Problem requirements:
In the listing that follows, locate the line containing "function add(name, solid, finish)" and the line containing "obj.matrix_world = world". Retype exactly those two lines and every line between them, and nothing more.

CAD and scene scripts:
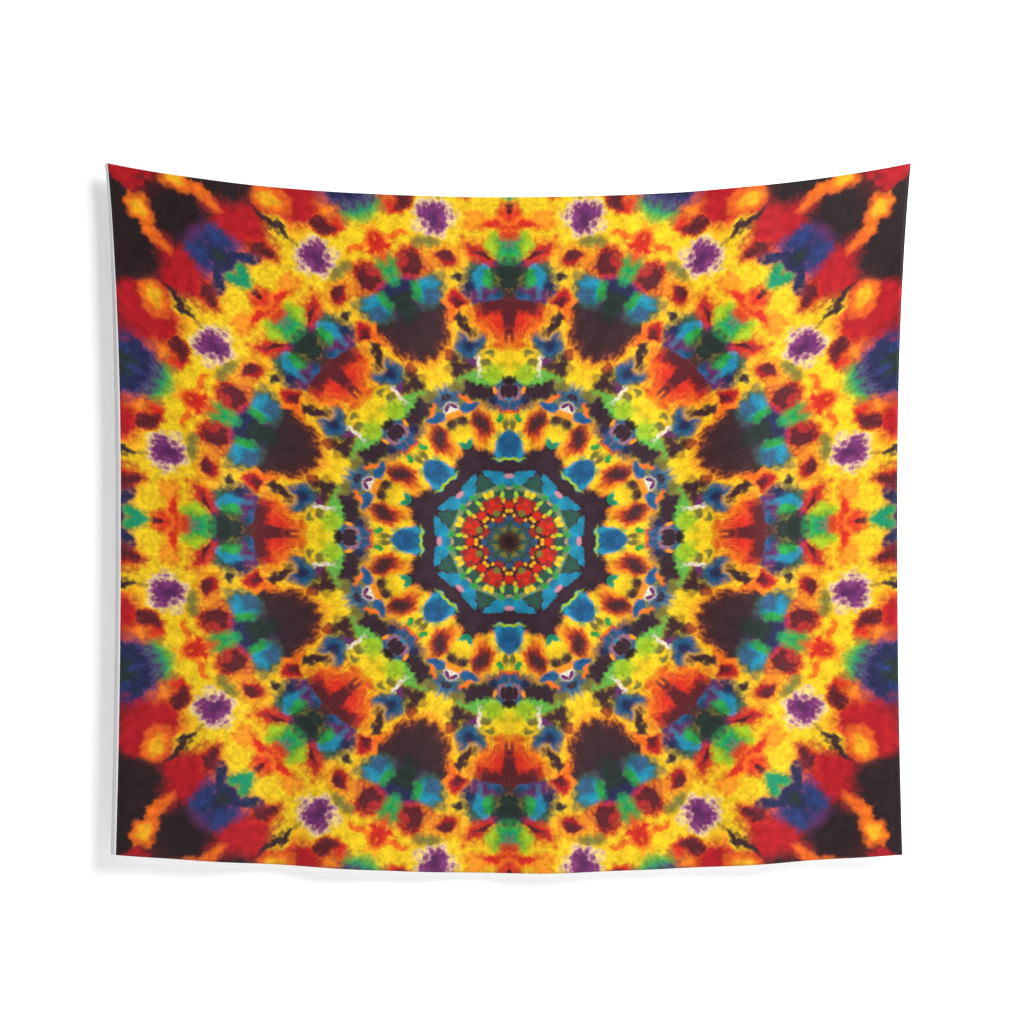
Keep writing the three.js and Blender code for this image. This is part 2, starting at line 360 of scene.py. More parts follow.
def round_rod(path: np.ndarray, up: np.ndarray, radius: float, sides: int) -> np.ndarray:
    """The rings of a round rod along a path, whose first side points along up."""
    along = unit(np.gradient(path, axis=0))
    side = unit(np.cross(along, up))
    lift = np.cross(side, along)
    angles = np.arange(sides) * 2.0 * math.pi / sides
    spokes = side[:, None] * np.cos(angles)[None, :, None] + lift[:, None] * np.sin(angles)[None, :, None]
    return path[:, None] + radius * spokes


# ---- shader building ----------------------------------------------------------------------------------


class NodeHand:
    """Places and joins the nodes of one shader tree."""

    def __init__(self, tree: bpy.types.NodeTree) -> None:
        """Takes the tree to build in."""
        self.tree = tree

    def node(self, kind: str, **settings: object) -> bpy.types.Node:
        """Adds a node of a kind and sets its properties."""
        node = self.tree.nodes.new(kind)
        for name, value in settings.items():
            setattr(node, name, value)
        return node

    def feed(self, target: bpy.types.NodeSocket, value: object) -> None:
        """Links a socket to an input, or sets the input's own value."""
        if isinstance(value, bpy.types.NodeSocket):
            self.tree.links.new(value, target)
        elif value is not None:
            target.default_value = value

    def math(self, operation: str, *values: object, clamp: bool = False) -> bpy.types.NodeSocket:
        """A Math node's result."""
        node = self.node("ShaderNodeMath", operation=operation, use_clamp=clamp)
        for target, value in zip(node.inputs, values):
            self.feed(target, value)
        return node.outputs[0]

    def vector(self, operation: str, *values: object) -> bpy.types.NodeSocket:
        """A Vector Math node's vector result."""
        node = self.node("ShaderNodeVectorMath", operation=operation)
        if operation == "SCALE":
            self.feed(node.inputs[0], values[0])
            self.feed(node.inputs["Scale"], values[1])
        else:
            for target, value in zip(node.inputs, values):
                self.feed(target, value)
        return node.outputs["Value" if operation in ("LENGTH", "DOT_PRODUCT") else "Vector"]

    def mix(self, factor: object, ground: object, dye: object, blend: str = "MIX") -> bpy.types.NodeSocket:
        """A colour Mix node's result."""
        node = self.node("ShaderNodeMix", data_type="RGBA", blend_type=blend)
        self.feed(node.inputs[0], factor)
        self.feed(node.inputs[6], ground)
        self.feed(node.inputs[7], dye)
        return node.outputs[2]

    def noise(self, vector: object, scale: float, detail: float, roughness: float = 0.5) -> bpy.types.Node:
        """A three-dimensional noise."""
        node = self.node("ShaderNodeTexNoise", noise_dimensions="3D")
        self.feed(node.inputs["Vector"], vector)
        self.feed(node.inputs["Scale"], scale)
        self.feed(node.inputs["Detail"], detail)
        self.feed(node.inputs["Roughness"], roughness)
        return node

    def ease(self, value: object, low: object, high: object) -> bpy.types.NodeSocket:
        """A smooth step of a value from 0 at low to 1 at high."""
        node = self.node("ShaderNodeMapRange", interpolation_type="SMOOTHSTEP")
        self.feed(node.inputs["Value"], value)
        self.feed(node.inputs["From Min"], low)
        self.feed(node.inputs["From Max"], high)
        return node.outputs["Result"]

    def bump(
        self, height: object, strength: float, distance: float, normal: object = None
    ) -> bpy.types.NodeSocket:
        """A Bump node's normal, laid over another bump's where one is given."""
        node = self.node("ShaderNodeBump")
        self.feed(node.inputs["Strength"], strength)
        self.feed(node.inputs["Distance"], distance)
        self.feed(node.inputs["Height"], height)
        self.feed(node.inputs["Normal"], normal)
        return node.outputs[0]

    def parts(self, vector: object) -> tuple[bpy.types.NodeSocket, ...]:
        """A vector's x, y and z."""
        node = self.node("ShaderNodeSeparateXYZ")
        self.feed(node.inputs[0], vector)
        return tuple(node.outputs)

    def whole(self, x: object, y: object, z: object = 0.0) -> bpy.types.NodeSocket:
        """A vector from x, y and z."""
        node = self.node("ShaderNodeCombineXYZ")
        for target, value in zip(node.inputs, (x, y, z)):
            self.feed(target, value)
        return node.outputs[0]


def new_group(
    name: str,
    inputs: dict[str, tuple[str, object]],
    outputs: dict[str, str],
) -> tuple[NodeHand, bpy.types.Node, bpy.types.Node]:
    """Starts a shader node group.

    Args:
        name: the group's name.
        inputs: each input's socket type and first value.
        outputs: each output's socket type.

    Returns:
        A hand for the group's tree, its input node and its output node.
    """
    tree = bpy.data.node_groups.new(name, "ShaderNodeTree")
    for label, (kind, value) in inputs.items():
        socket = tree.interface.new_socket(label, in_out="INPUT", socket_type=kind)
        if value is not None:
            socket.default_value = value
    for label, kind in outputs.items():
        tree.interface.new_socket(label, in_out="OUTPUT", socket_type=kind)
    hand = NodeHand(tree)
    return hand, hand.node("NodeGroupInput"), hand.node("NodeGroupOutput")


def place_group(hand: NodeHand, group: bpy.types.NodeTree, **values: object) -> bpy.types.Node:
    """Places a group in a tree; a value's name is the input's, with _ for each space."""
    node = hand.node("ShaderNodeGroup", node_tree=group)
    for label, value in values.items():
        hand.feed(node.inputs[label.replace("_", " ")], value)
    return node


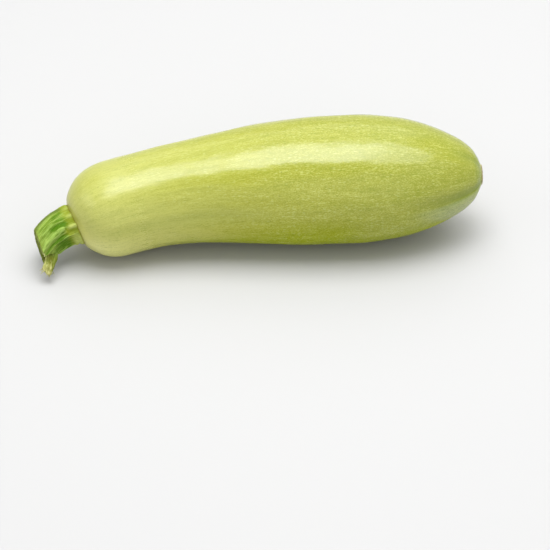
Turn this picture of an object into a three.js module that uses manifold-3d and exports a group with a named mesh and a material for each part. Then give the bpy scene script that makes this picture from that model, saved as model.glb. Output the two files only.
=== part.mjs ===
// A courgette lying on a table: a pale club-shaped fruit, its cut stalk, and the dry scar of its flower.
//
// Millimetres, +Z up. The stalk is at -X and the blossom end at +X. -Y is the front. The fruit's axis is a
// spine, nearly straight at the blossom end, that hooks forward and down at the stalk end. Five soft ribs go
// round it. The fruit lies on two small flats: one under its belly and one under its neck. The fruit and the
// stalk are each a straight turned or cylindrical shape whose vertices are then laid along a line.
import * as THREE from "three";
import { mergeVertices } from "three/addons/utils/BufferGeometryUtils.js";
import Module from "manifold-3d";

// Fruit. Distances along it are measured parallel to X, from the stalk end.
const FRUIT_LENGTH = 187.2;
const NECK_RADIUS = 22.2;
const BELLY_RADIUS = 29.4;
const SWELL = { start: 25, end: 116 }; // where the neck widens into the belly
const STALK_END = { length: 23, fullness: 2.8 }; // a blunt dome
const BLOSSOM_END = { length: 59, fullness: 1.94 }; // a long taper

// Spine.
const SPINE_HEIGHT = 30.5; // at the blossom end. The flats that the fruit lies on are half a millimetre deep.
const SPINE_SLOPE = 3.85; // how much lower a straight spine would be at the stalk end
const HOOK_DOWN = 8.8;
const HOOK_FORWARD = 14.6;
const HOOK_POWER = 4.75; // how late the hook begins
const SPINE_SHIFT = new THREE.Vector2(9.15, 3.2); // puts the origin under the middle of the whole object

// Ribs of the fruit. Angles round it start at the front and turn upwards.
const RIBS = 5;
const RIB_ANGLE = THREE.MathUtils.degToRad(50);
const RIB_HEIGHT = 0.012; // as a share of the radius
const RIB_FLATTENING = 0.002; // flattens the sides between the ribs

// Stalk. Distances along it start at the fruit, and angles round it at the inner side of its bend.
const STALK_RADIUS = 8.75;
const STALK_FOOT = { extra: 0.9, length: 3 }; // the flare against the fruit
const STALK_TAPER = 0.0045; // lost by the radius for each millimetre squared
const STALK_RISE = -0.12; // radians between the fruit's axis and the stalk's, before it droops
const STALK_TURN = 0.04; // radians of droop for each millimetre
const STALK_DROOP = new THREE.Vector3(0.415, -0.836, -0.358);
const STALK_SINK = 5; // how far it runs into the fruit before it is trimmed
const STALK_REACH = 32; // longer than the cuts leave
const STALK_RIB = { count: 5, angle: THREE.MathUtils.degToRad(-65), height: 0.04, sharpness: 0.025 };

// The stalk ends in a slanting knife cut and, on its inner side, a break.
const CUT = { distance: 21, normal: new THREE.Vector3(-0.96, -0.26, -0.09) };
const BREAK = { distance: 22.8, normal: new THREE.Vector3(0, -0.64, -0.77) };

// Torn strand that hangs from the break.
const STRAND_START = { distance: 14, inwards: 3.2 };
const STRAND_TIP = new THREE.Vector3(-12.8, -20.0, -12.8); // from the middle of the stalk's foot
const STRAND_RADIUS = { start: 3.1, end: 2.4 };

// Blossom scar.
const SCAR_RADIUS = 4.6;
const SCAR_THICKNESS = 0.7;
const SCAR_EDGE = 0.4; // rounding of its outer rim
const SCAR_SEAT = 1; // how much of the fruit's tip is flat

const GAP = 0.3; // between pieces that touch
const FRUIT_STEPS = { along: 52, round: 50 };
const STALK_STEPS = { along: 18, round: 50 };
const STRAND_STEPS = { along: 6, round: 12 };
const SCAR_STEPS = { edge: 3, round: 32 };

const UP = new THREE.Vector3(0, 0, 1);
const wasm = await Module();
wasm.setup();

// ---- Solids ------------------------------------------------------------------------------------------

function solidOf(geometry) {
  const bare = geometry.clone();
  bare.deleteAttribute("normal");
  bare.deleteAttribute("uv");
  const merged = mergeVertices(bare, 1e-4);
  const vertProperties = merged.attributes.position.array;
  const triVerts = new Uint32Array(merged.index.array);
  return new wasm.Manifold(new wasm.Mesh({ numProp: 3, vertProperties, triVerts }));
}

function geometryOf(solid) {
  const mesh = solid.getMesh();
  return new THREE.BufferGeometry()
    .setAttribute("position", new THREE.BufferAttribute(mesh.vertProperties, 3))
    .setIndex(new THREE.BufferAttribute(mesh.triVerts, 1));
}

// Everything on the side of a plane that its normal points to, as a block larger than the object.
function beyond(point, normal) {
  const size = 2 * FRUIT_LENGTH;
  const block = new THREE.BoxGeometry(size, size, size).translate(0, 0, size / 2);
  block.applyQuaternion(new THREE.Quaternion().setFromUnitVectors(UP, normal.clone().normalize()));
  return solidOf(block.translate(point.x, point.y, point.z));
}

// A point on a line, its direction there, and two directions across it. Angles go from front towards up.
function frameOn(at, along, front = along.clone().cross(UP).normalize()) {
  return { at, along, front, up: front.clone().cross(along) };
}

// Lays an upright shape along a line. frameOf gives the line's frame at a height of the upright shape, and
// radiusOf gives the distance from the line of a vertex that was at that radius, height and angle.
function laidAlong(geometry, frameOf, radiusOf = (radius) => radius) {
  const position = geometry.getAttribute("position");
  for (let i = 0; i < position.count; i++) {
    const height = position.getY(i);
    const angle = Math.atan2(position.getZ(i), position.getX(i));
    const radius = radiusOf(Math.hypot(position.getX(i), position.getZ(i)), height, angle);
    const { at, front, up } = frameOf(height);
    const vertex = at.clone().addScaledVector(front, radius * Math.cos(angle));
    vertex.addScaledVector(up, radius * Math.sin(angle));
    position.setXYZ(i, vertex.x, vertex.y, vertex.z);
  }
  return geometry;
}

// ---- Fruit -------------------------------------------------------------------------------------------

function spine(distance) {
  const back = 1 - distance / FRUIT_LENGTH; // 1 at the stalk end and 0 at the blossom end
  const hook = Math.sign(back) * Math.abs(back) ** HOOK_POWER;
  return new THREE.Vector3(
    distance - FRUIT_LENGTH / 2 + SPINE_SHIFT.x,
    SPINE_SHIFT.y - HOOK_FORWARD * hook,
    SPINE_HEIGHT - SPINE_SLOPE * back - HOOK_DOWN * hook,
  );
}

function fruitFrame(distance) {
  const step = 0.1;
  const along = spine(distance + step).sub(spine(distance - step)).normalize();
  return frameOn(spine(distance), along);
}

// A rounded end: 0 at its tip, and 1 from its own length onwards.
function dome(distance, { length, fullness }) {
  const left = 1 - THREE.MathUtils.clamp(distance / length, 0, 1);
  return (1 - left ** fullness) ** (1 / fullness);
}

function fruitRadius(distance) {
  const swelling = THREE.MathUtils.smoothstep(distance, SWELL.start, SWELL.end);
  const girth = THREE.MathUtils.lerp(NECK_RADIUS, BELLY_RADIUS, swelling);
  return girth * dome(distance, STALK_END) * dome(FRUIT_LENGTH - distance, BLOSSOM_END);
}

// The share that the ribs add to the radius. They are weaker underneath and towards the stalk.
function ribbing(distance, angle) {
  const turn = RIBS * (angle - RIB_ANGLE);
  const above = 0.6 + 0.4 * Math.sin(angle);
  const towardsBlossom = 0.55 + 0.45 * THREE.MathUtils.smoothstep(distance, 0, FRUIT_LENGTH);
  return above * towardsBlossom * (RIB_HEIGHT * Math.cos(turn) + RIB_FLATTENING * Math.cos(2 * turn));
}

// The fruit's skin, moved outwards by a margin. Its rings crowd together towards both ends.
function skin(margin) {
  const profile = [];
  for (let i = 0; i <= FRUIT_STEPS.along; i++) {
    const share = (1 - Math.cos((Math.PI * i) / FRUIT_STEPS.along)) / 2;
    const isTip = i === 0 || i === FRUIT_STEPS.along;
    const radius = isTip ? 0 : fruitRadius(share * FRUIT_LENGTH) + margin;
    profile.push(new THREE.Vector2(radius, share * FRUIT_LENGTH + margin * (2 * share - 1)));
  }
  const upright = new THREE.LatheGeometry(profile, FRUIT_STEPS.round);
  return laidAlong(upright, fruitFrame, (radius, distance, angle) => radius * (1 + ribbing(distance, angle)));
}

// ---- Stalk -------------------------------------------------------------------------------------------

const foot = fruitFrame(0);
const outward = foot.along.clone().negate();
const droop = STALK_DROOP.clone().addScaledVector(outward, -STALK_DROOP.dot(outward)).normalize();

// An arc that starts at the fruit and turns from outward towards droop. Inside the fruit it is straight.
function stalkFrame(distance) {
  const turn = STALK_RISE + STALK_TURN * Math.max(distance, 0);
  const along = outward.clone().multiplyScalar(Math.cos(turn)).addScaledVector(droop, Math.sin(turn));
  const inner = droop.clone().multiplyScalar(Math.cos(turn)).addScaledVector(outward, -Math.sin(turn));
  const at = foot.at.clone();
  at.addScaledVector(outward, (Math.sin(turn) - Math.sin(STALK_RISE)) / STALK_TURN);
  at.addScaledVector(droop, (Math.cos(STALK_RISE) - Math.cos(turn)) / STALK_TURN);
  at.addScaledVector(along, Math.min(distance, 0));
  return frameOn(at, along, inner);
}

function stalkRadius(distance, angle) {
  const flare = STALK_FOOT.extra * Math.exp(-Math.max(distance, 0) / STALK_FOOT.length);
  const turn = STALK_RIB.count * (angle - STALK_RIB.angle);
  const ribs = STALK_RIB.height * Math.cos(turn) + STALK_RIB.sharpness * Math.cos(2 * turn);
  return (STALK_RADIUS + flare - STALK_TAPER * distance ** 2) * (1 + ribs);
}

function stalkTube() {
  const length = STALK_SINK + STALK_REACH;
  const upright = new THREE.CylinderGeometry(1, 1, length, STALK_STEPS.round, STALK_STEPS.along);
  upright.translate(0, length / 2 - STALK_SINK, 0);
  return laidAlong(upright, stalkFrame, (radius, distance, angle) => radius * stalkRadius(distance, angle));
}

function strand() {
  const root = stalkFrame(STRAND_START.distance);
  const start = root.at.addScaledVector(root.front, STRAND_START.inwards);
  const along = foot.at.clone().add(STRAND_TIP).sub(start);
  const length = along.length();
  const { round, along: steps } = STRAND_STEPS;
  const upright = new THREE.CylinderGeometry(STRAND_RADIUS.end, STRAND_RADIUS.start, length, round, steps);
  upright.translate(0, length / 2, 0);
  along.normalize();
  return laidAlong(upright, (distance) => frameOn(start.clone().addScaledVector(along, distance), along));
}

// ---- Blossom scar ------------------------------------------------------------------------------------

// An upright disc with its underside at the origin and its upper rim rounded.
function scarDisc() {
  const profile = [new THREE.Vector2(0, 0), new THREE.Vector2(SCAR_RADIUS, 0)];
  for (let i = 0; i <= SCAR_STEPS.edge; i++) {
    const turn = (Math.PI / 2) * (i / SCAR_STEPS.edge);
    const radius = SCAR_RADIUS - SCAR_EDGE * (1 - Math.cos(turn));
    profile.push(new THREE.Vector2(radius, SCAR_THICKNESS - SCAR_EDGE * (1 - Math.sin(turn))));
  }
  profile.push(new THREE.Vector2(0, SCAR_THICKNESS));
  return new THREE.LatheGeometry(profile, SCAR_STEPS.round);
}

// ---- Object ------------------------------------------------------------------------------------------

const seat = fruitFrame(FRUIT_LENGTH - SCAR_SEAT); // the flat at the fruit's tip that the scar sits on
const table = beyond(new THREE.Vector3(), UP.clone().negate());
const knifeCut = beyond(stalkFrame(CUT.distance).at, CUT.normal);
const snappedOff = beyond(stalkFrame(BREAK.distance).at, BREAK.normal);

const fruit = solidOf(skin(0)).subtract(table).subtract(beyond(seat.at, seat.along));
const stalk = solidOf(stalkTube()).subtract(knifeCut).subtract(snappedOff).add(solidOf(strand()));

const courgette = new THREE.Group();
courgette.name = "courgette";

function add(name, solid, finish) {
  const mesh = new THREE.Mesh(geometryOf(solid), new THREE.MeshStandardMaterial(finish));
  mesh.name = name;
  courgette.add(mesh);
  return mesh;
}

add("fruit", fruit, { color: 0xb9c25a, roughness: 0.38, metalness: 0 });
add("stem", stalk.subtract(solidOf(skin(GAP))), { color: 0x7fa63a, roughness: 0.55, metalness: 0 });
const scar = add("blossom_scar", solidOf(scarDisc()), { color: 0xa98a5c, roughness: 0.85, metalness: 0 });
scar.quaternion.setFromUnitVectors(new THREE.Vector3(0, 1, 0), seat.along);
scar.position.copy(seat.at).addScaledVector(seat.along, GAP);

export default courgette;
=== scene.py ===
"""A pale green courgette lying on a pale floor, in soft studio light.

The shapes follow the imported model's own formulas, in millimetres. A mesh is scaled to metres when it is made.
The stalk is at -X, the blossom end at +X, and -Y is the front. Angles round the fruit start at the front and
turn upwards. Angles round the stalk start at the inner side of its bend.
"""

import math

import bpy
import numpy as np
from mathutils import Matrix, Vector, noise


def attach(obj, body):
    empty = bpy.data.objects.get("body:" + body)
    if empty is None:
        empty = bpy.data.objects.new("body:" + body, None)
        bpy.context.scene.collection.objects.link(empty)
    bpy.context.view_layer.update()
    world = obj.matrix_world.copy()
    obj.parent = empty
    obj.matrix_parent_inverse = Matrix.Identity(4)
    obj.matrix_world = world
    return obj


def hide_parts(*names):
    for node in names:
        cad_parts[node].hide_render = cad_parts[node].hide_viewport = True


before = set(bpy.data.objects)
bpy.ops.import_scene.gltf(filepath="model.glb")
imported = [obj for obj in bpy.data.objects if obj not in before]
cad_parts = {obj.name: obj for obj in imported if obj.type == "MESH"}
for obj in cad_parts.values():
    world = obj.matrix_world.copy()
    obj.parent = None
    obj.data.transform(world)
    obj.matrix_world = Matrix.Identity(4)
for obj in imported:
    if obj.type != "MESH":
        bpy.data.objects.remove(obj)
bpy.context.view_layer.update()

MM = 0.001
UP = np.array([0.0, 0.0, 1.0])

# Camera and light, in metres and degrees.
VIEW_ELEVATION = 40.0
VIEW_AZIMUTH = -1.633
VIEW_DISTANCE = 0.9045
VIEW_ANGLE = 15.8  # the whole angle of view
AIM = Vector((0.0063, -0.0294, 0.0))  # the point of the floor in the middle of the picture

# Softboxes: elevation and azimuth in degrees, shift along X, distance, width and depth in metres, and watts.
# The overhead ones overlap. Each is at a distance of its own, since level ones don't add up in a reflection.
SOFTBOXES = [
    ("overhead_1", 89.5, -8, -0.02, 1.1, 0.5, 0.675, 1.6),
    ("overhead_2", 90, -8, -0.04, 1.105, 0.68, 0.72, 2.8),
    ("overhead_3", 90.5, -5, 0.13, 1.11, 1.02, 0.77, 3.8),
    ("overhead_4", 90.5, -5, 0.22, 1.115, 1.36, 0.81, 7.9),
    ("behind", 132, 0, 0, 1.1, 1.1, 0.75, 2.8),
    ("front", 22, 0, 0, 1.3, 1.6, 0.9, 2.4),
    ("right", 45, 65, 0, 1.2, 0.9, 0.7, 1),
    ("left", 30, -78, 0, 1.2, 0.8, 0.5, 1.8),
]

FLOOR_REACH = 1.5
FLOOR_FADE = (0.35, 0.85)  # in metres from its middle, where the floor fades into the backdrop
FLOOR_GREY, FLOOR_ROUGHNESS = (0.475, 0.475, 0.475, 1), 0.9
WORLD_LIGHT, WORLD_SEEN = 0.675, 0.93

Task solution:
function add(name, solid, finish) {
  const mesh = new THREE.Mesh(geometryOf(solid), new THREE.MeshStandardMaterial(finish));
  mesh.name = name;
  courgette.add(mesh);
  return mesh;
}

add("fruit", fruit, { color: 0xb9c25a, roughness: 0.38, metalness: 0 });
add("stem", stalk.subtract(solidOf(skin(GAP))), { color: 0x7fa63a, roughness: 0.55, metalness: 0 });
const scar = add("blossom_scar", solidOf(scarDisc()), { color: 0xa98a5c, roughness: 0.85, metalness: 0 });
scar.quaternion.setFromUnitVectors(new THREE.Vector3(0, 1, 0), seat.along);
scar.position.copy(seat.at).addScaledVector(seat.along, GAP);

export default courgette;
=== scene.py ===
"""A pale green courgette lying on a pale floor, in soft studio light.

The shapes follow the imported model's own formulas, in millimetres. A mesh is scaled to metres when it is made.
The stalk is at -X, the blossom end at +X, and -Y is the front. Angles round the fruit start at the front and
turn upwards. Angles round the stalk start at the inner side of its bend.
"""

import math

import bpy
import numpy as np
from mathutils import Matrix, Vector, noise


def attach(obj, body):
    empty = bpy.data.objects.get("body:" + body)
    if empty is None:
        empty = bpy.data.objects.new("body:" + body, None)
        bpy.context.scene.collection.objects.link(empty)
    bpy.context.view_layer.update()
    world = obj.matrix_world.copy()
    obj.parent = empty
    obj.matrix_parent_inverse = Matrix.Identity(4)
    obj.matrix_world = world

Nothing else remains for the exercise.